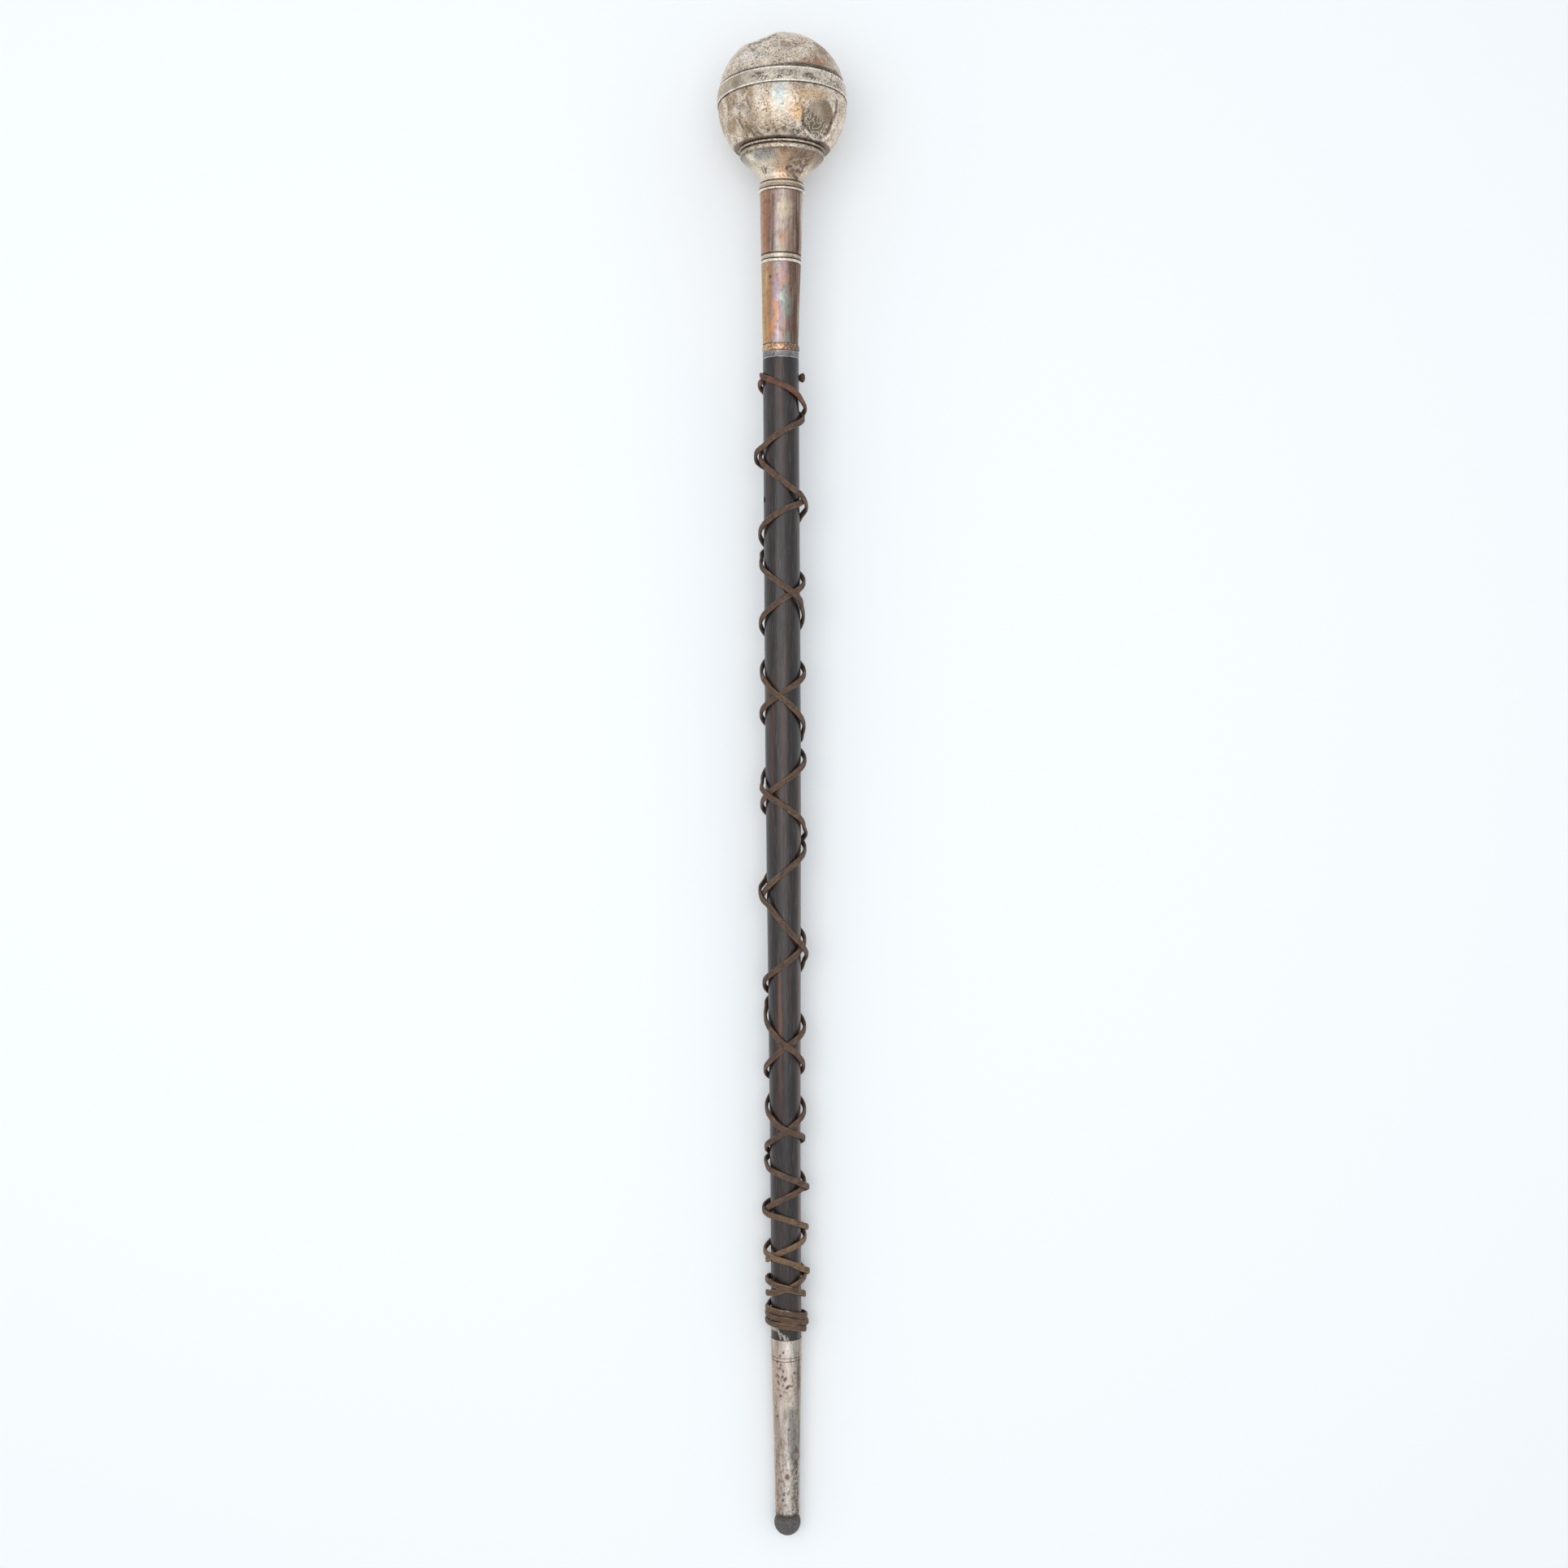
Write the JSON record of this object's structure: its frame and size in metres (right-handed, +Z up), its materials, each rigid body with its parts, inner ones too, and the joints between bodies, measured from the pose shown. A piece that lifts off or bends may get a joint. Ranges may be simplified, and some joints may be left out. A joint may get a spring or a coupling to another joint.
{
  "type": "band baton",
  "caption": "Drum major's parade staff: dark wooden shaft laced with crossed leather thongs, silver globe head on a flared collar, ringed sleeves, tapered ferrule and ball tip; lies down.",
  "frame": {"origin": "on the ground under the middle of the lying staff", "axes": "+Y along the staff towards the globe, +X to the staff's right as seen from above, +Z up"},
  "size_m": [0.1026, 1.1914, 0.102],
  "materials": {
    "iron": "matte, dark, worn iron",
    "ferrule_silver": "tarnished silver, pitted",
    "ebony": "worn satin ebony",
    "leather": "old hard rawhide, worn edges",
    "ring_silver": "blackened silver, bright edges",
    "sleeve_silver": "rainbow-tarnished silver",
    "globe_silver": "hammered, tarnished silver"
  },
  "bodies": {
    "root": {"tip_ball": "iron", "ferrule": "ferrule_silver", "shaft": "ebony", "thong_right_hand": "leather", "thong_left_hand": "leather", "socket_band": "ring_silver", "lower_ring": "ring_silver", "lower_sleeve": "sleeve_silver", "middle_ring": "ring_silver", "upper_sleeve": "sleeve_silver", "neck_ring": "ring_silver", "neck_collar": "globe_silver", "globe_bowl": "globe_silver", "globe_belt": "globe_silver", "globe_dome": "globe_silver"}
  },
  "joints": []
}
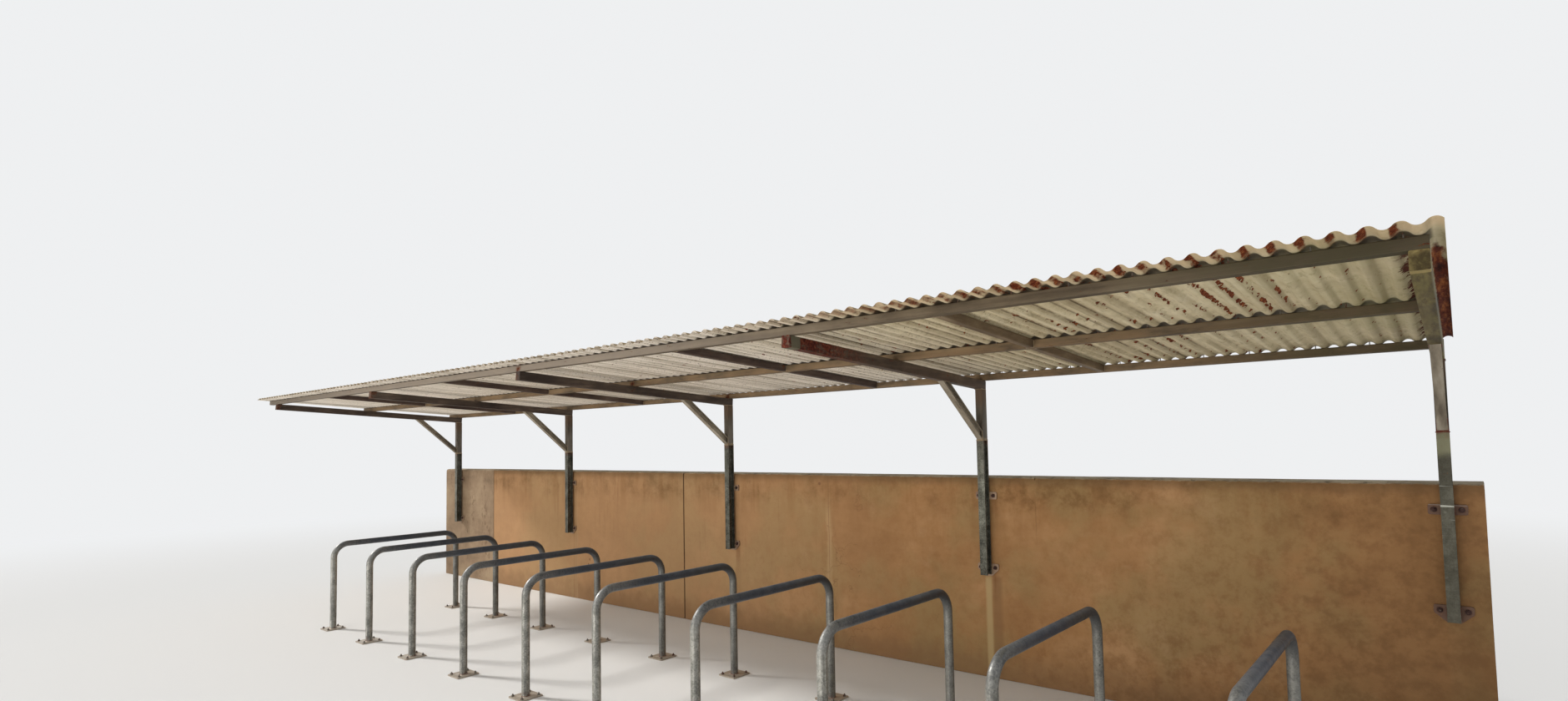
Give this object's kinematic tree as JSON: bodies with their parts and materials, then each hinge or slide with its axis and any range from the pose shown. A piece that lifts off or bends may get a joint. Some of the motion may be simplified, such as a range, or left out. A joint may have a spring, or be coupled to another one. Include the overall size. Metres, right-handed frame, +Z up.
{
  "type": "bike shelter",
  "caption": "Open bike shelter: a corrugated steel lean-to roof on posts bolted to a low concrete wall, with a row of tube hoops under it.",
  "frame": {"origin": "centre of the footprint at ground level", "axes": "+X along the wall, +Y from the open front to the wall, +Z up"},
  "size_m": [10.14, 2.243, 2.1201],
  "materials": {
    "wall_concrete": "matt paint, stained",
    "galvanised_steel": "dull weathered zinc",
    "frame_paint": "worn brown-grey coat with rust",
    "roof_sheet": "weathered pale coat with rust"
  },
  "bodies": {
    "root": {"wall_panel_1": "wall_concrete", "wall_panel_2": "wall_concrete", "wall_panel_3": "wall_concrete", "wall_panel_4": "wall_concrete", "wall_post_1": "galvanised_steel", "post_head_1": "frame_paint", "roof_arm_1": "frame_paint", "arm_brace_1": "frame_paint", "wall_post_2": "galvanised_steel", "post_head_2": "frame_paint", "roof_arm_2": "frame_paint", "arm_brace_2": "frame_paint", "wall_post_3": "galvanised_steel", "post_head_3": "frame_paint", "roof_arm_3": "frame_paint", "arm_brace_3": "frame_paint", "wall_post_4": "galvanised_steel", "post_head_4": "frame_paint", "roof_arm_4": "frame_paint", "arm_brace_4": "frame_paint", "wall_post_5": "galvanised_steel", "post_head_5": "frame_paint", "roof_arm_5": "frame_paint", "arm_brace_5": "frame_paint", "front_purlin": "frame_paint", "middle_purlin": "frame_paint", "back_purlin": "frame_paint", "rafter_1": "frame_paint", "rafter_2": "frame_paint", "rafter_3": "frame_paint", "rafter_4": "frame_paint", "roof_sheet_01": "roof_sheet", "roof_sheet_02": "roof_sheet", "roof_sheet_03": "roof_sheet", "roof_sheet_04": "roof_sheet", "roof_sheet_05": "roof_sheet", "roof_sheet_06": "roof_sheet", "roof_sheet_07": "roof_sheet", "roof_sheet_08": "roof_sheet", "roof_sheet_09": "roof_sheet", "roof_sheet_10": "roof_sheet", "bike_hoop_01": "galvanised_steel", "bike_hoop_02": "galvanised_steel", "bike_hoop_03": "galvanised_steel", "bike_hoop_04": "galvanised_steel", "bike_hoop_05": "galvanised_steel", "bike_hoop_06": "galvanised_steel", "bike_hoop_07": "galvanised_steel", "bike_hoop_08": "galvanised_steel", "bike_hoop_09": "galvanised_steel", "bike_hoop_10": "galvanised_steel"}
  },
  "joints": []
}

----------

• **Written problem**
Exactly reproduce every line found in the records.

• **Answer to this exercise**
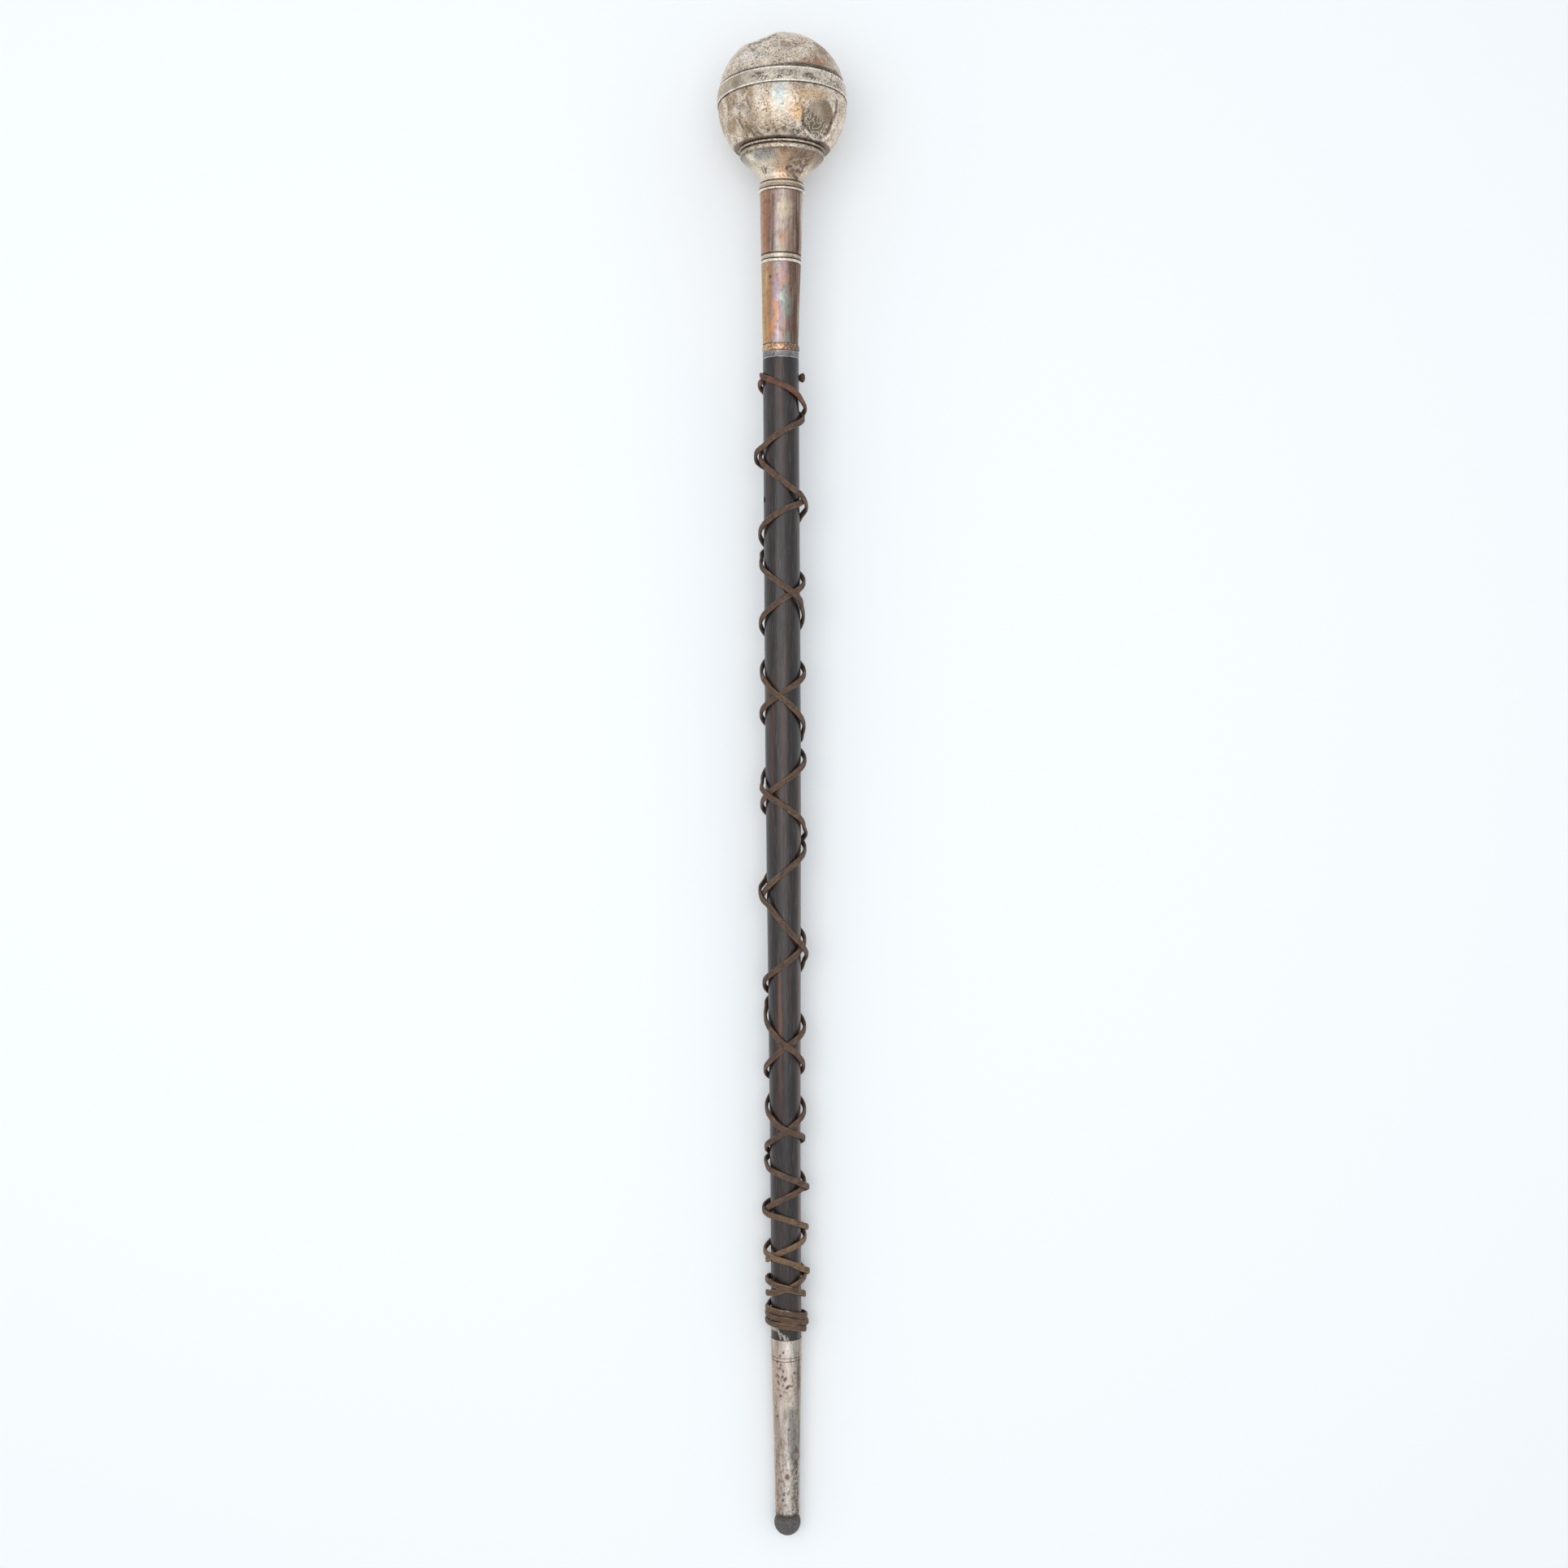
Write the JSON record of this object's structure: its frame and size in metres (right-handed, +Z up), its materials, each rigid body with its parts, inner ones too, and the joints between bodies, measured from the pose shown. A piece that lifts off or bends may get a joint. Ranges may be simplified, and some joints may be left out. A joint may get a spring or a coupling to another joint.
{
  "type": "band baton",
  "caption": "Drum major's parade staff: dark wooden shaft laced with crossed leather thongs, silver globe head on a flared collar, ringed sleeves, tapered ferrule and ball tip; lies down.",
  "frame": {"origin": "on the ground under the middle of the lying staff", "axes": "+Y along the staff towards the globe, +X to the staff's right as seen from above, +Z up"},
  "size_m": [0.1026, 1.1914, 0.102],
  "materials": {
    "iron": "matte, dark, worn iron",
    "ferrule_silver": "tarnished silver, pitted",
    "ebony": "worn satin ebony",
    "leather": "old hard rawhide, worn edges",
    "ring_silver": "blackened silver, bright edges",
    "sleeve_silver": "rainbow-tarnished silver",
    "globe_silver": "hammered, tarnished silver"
  },
  "bodies": {
    "root": {"tip_ball": "iron", "ferrule": "ferrule_silver", "shaft": "ebony", "thong_right_hand": "leather", "thong_left_hand": "leather", "socket_band": "ring_silver", "lower_ring": "ring_silver", "lower_sleeve": "sleeve_silver", "middle_ring": "ring_silver", "upper_sleeve": "sleeve_silver", "neck_ring": "ring_silver", "neck_collar": "globe_silver", "globe_bowl": "globe_silver", "globe_belt": "globe_silver", "globe_dome": "globe_silver"}
  },
  "joints": []
}
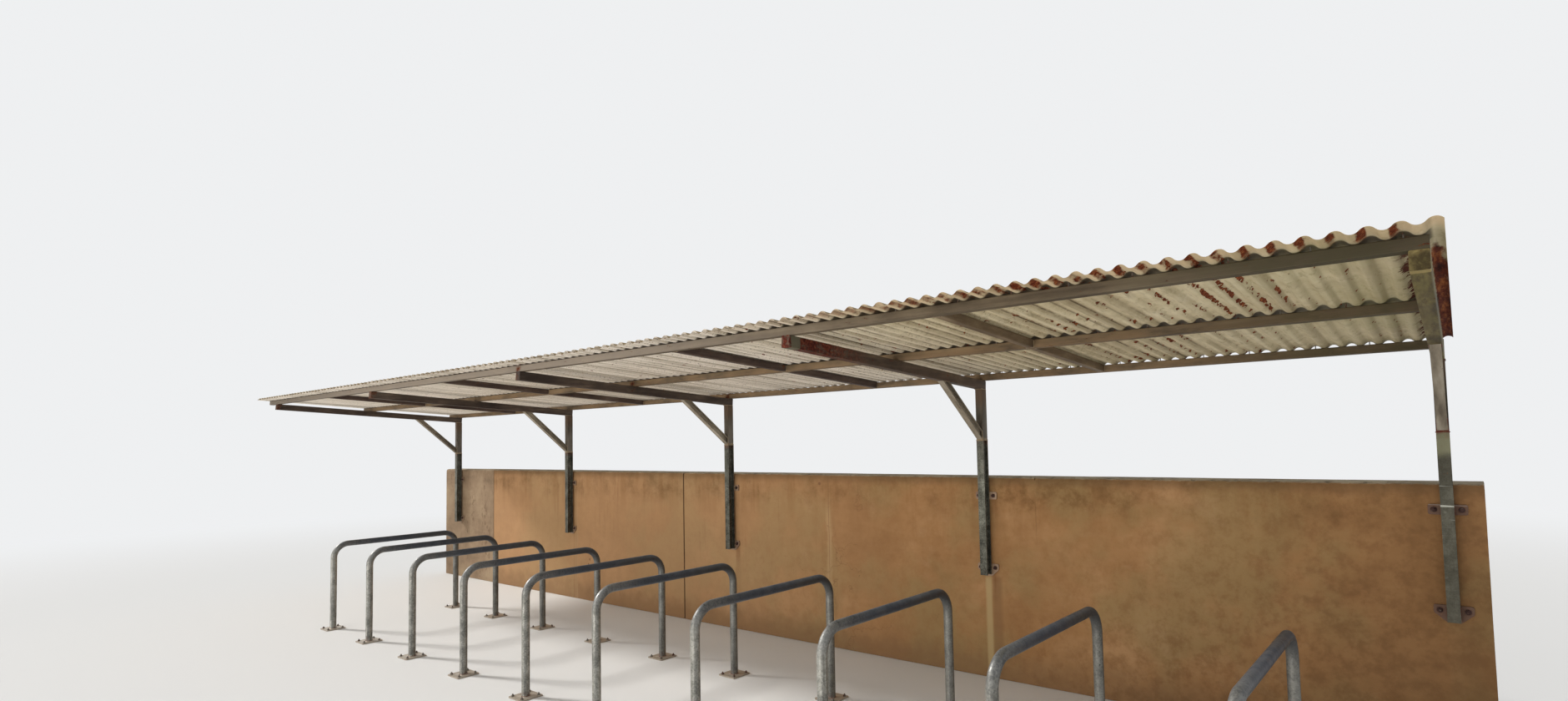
Give this object's kinematic tree as JSON: bodies with their parts and materials, then each hinge or slide with its axis and any range from the pose shown. A piece that lifts off or bends may get a joint. Some of the motion may be simplified, such as a range, or left out. A joint may have a spring, or be coupled to another one. Include the overall size. Metres, right-handed frame, +Z up.
{
  "type": "bike shelter",
  "caption": "Open bike shelter: a corrugated steel lean-to roof on posts bolted to a low concrete wall, with a row of tube hoops under it.",
  "frame": {"origin": "centre of the footprint at ground level", "axes": "+X along the wall, +Y from the open front to the wall, +Z up"},
  "size_m": [10.14, 2.243, 2.1201],
  "materials": {
    "wall_concrete": "matt paint, stained",
    "galvanised_steel": "dull weathered zinc",
    "frame_paint": "worn brown-grey coat with rust",
    "roof_sheet": "weathered pale coat with rust"
  },
  "bodies": {
    "root": {"wall_panel_1": "wall_concrete", "wall_panel_2": "wall_concrete", "wall_panel_3": "wall_concrete", "wall_panel_4": "wall_concrete", "wall_post_1": "galvanised_steel", "post_head_1": "frame_paint", "roof_arm_1": "frame_paint", "arm_brace_1": "frame_paint", "wall_post_2": "galvanised_steel", "post_head_2": "frame_paint", "roof_arm_2": "frame_paint", "arm_brace_2": "frame_paint", "wall_post_3": "galvanised_steel", "post_head_3": "frame_paint", "roof_arm_3": "frame_paint", "arm_brace_3": "frame_paint", "wall_post_4": "galvanised_steel", "post_head_4": "frame_paint", "roof_arm_4": "frame_paint", "arm_brace_4": "frame_paint", "wall_post_5": "galvanised_steel", "post_head_5": "frame_paint", "roof_arm_5": "frame_paint", "arm_brace_5": "frame_paint", "front_purlin": "frame_paint", "middle_purlin": "frame_paint", "back_purlin": "frame_paint", "rafter_1": "frame_paint", "rafter_2": "frame_paint", "rafter_3": "frame_paint", "rafter_4": "frame_paint", "roof_sheet_01": "roof_sheet", "roof_sheet_02": "roof_sheet", "roof_sheet_03": "roof_sheet", "roof_sheet_04": "roof_sheet", "roof_sheet_05": "roof_sheet", "roof_sheet_06": "roof_sheet", "roof_sheet_07": "roof_sheet", "roof_sheet_08": "roof_sheet", "roof_sheet_09": "roof_sheet", "roof_sheet_10": "roof_sheet", "bike_hoop_01": "galvanised_steel", "bike_hoop_02": "galvanised_steel", "bike_hoop_03": "galvanised_steel", "bike_hoop_04": "galvanised_steel", "bike_hoop_05": "galvanised_steel", "bike_hoop_06": "galvanised_steel", "bike_hoop_07": "galvanised_steel", "bike_hoop_08": "galvanised_steel", "bike_hoop_09": "galvanised_steel", "bike_hoop_10": "galvanised_steel"}
  },
  "joints": []
}